Ce sont là les conséquences néfastes d’une interprétation constante en vertu de laquelle toutes les questions diplomatiques et de défense, dont relève l’exportation de matériel militaire, ressortent du fameux « domaine réservé » de la Présidence de la République.

Quelle que soit l’opinion que nous puissions avoir sur les sujets de fond, il importe de mettre un terme à cet état de fait, certes permis par la Constitution, mais totalement contraire à l’impératif démocratique. Choisir d’exporter des armes, ce n’est pas un simple choix diplomatique ou commercial, c’est un choix qui implique des valeurs, une éthique, et donc évidemment des prises de position politiques.

Or, dans une démocratie, la représentation nationale est par nature le lieu où s’effectuent de tels choix, car c’est là que s’affrontent des visions divergentes du bien commun. Au regard de l’exigence démocratique, un contrôle du Parlement s’impose. Celui-ci pourrait par exemple prendre la forme d’une délégation parlementaire de contrôle des exportations de matériel de guerre, comme l’a proposé le groupe écologiste à l’Assemblée nationale lors de l’examen du projet de loi relatif à la programmation militaire pour les années 2014 à 2019.

Le caractère lucratif de ces contrats rend malheureusement illusoire le vœu de mettre un terme à ce dangereux commerce. En revanche, la mise en place d’un véritable mécanisme de contrôle parlementaire est parfaitement envisageable, et cela existe d’ailleurs dans bon nombre de démocraties, comme au Royaume-Uni.

La décision de vendre ces navires à l’Égypte souligne l’urgente et impérieuse nécessité d’instaurer un tel contrôle.

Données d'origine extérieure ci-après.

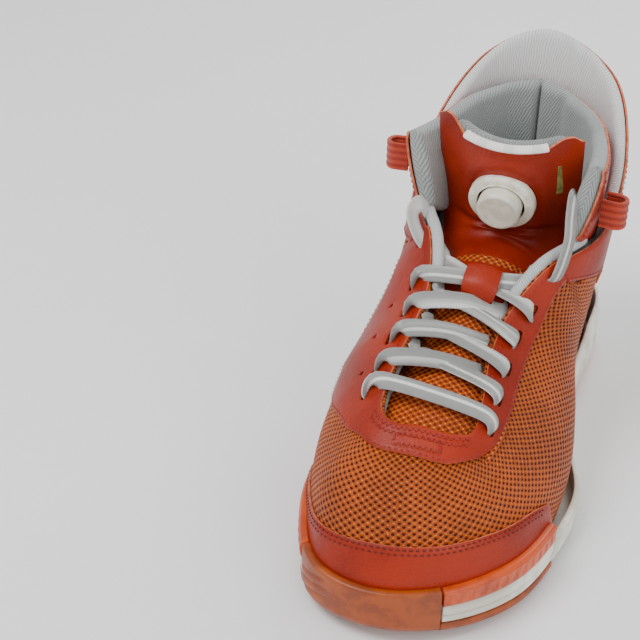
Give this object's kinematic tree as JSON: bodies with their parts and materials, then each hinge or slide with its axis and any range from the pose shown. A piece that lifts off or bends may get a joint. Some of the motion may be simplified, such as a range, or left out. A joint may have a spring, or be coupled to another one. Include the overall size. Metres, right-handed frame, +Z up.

Les carnets de commandes des industriels français de l’armement sont bien garnis, et leurs clients sont rarement des démocraties libérales.

Monsieur le secrétaire d’État, le commerce des armes n’est pas le doux commerce de Montesquieu ! Nos importantes exportations d’armes vers le Moyen-Orient risquent fort de déstabiliser un peu plus la zone.

Tout porte à croire que le Gouvernement a cédé aux impératifs du court terme en cherchant à se « débarrasser » au plus vite de ces navires en faisant peu de cas du caractère dictatorial et arbitraire du régime de M. al-Sissi.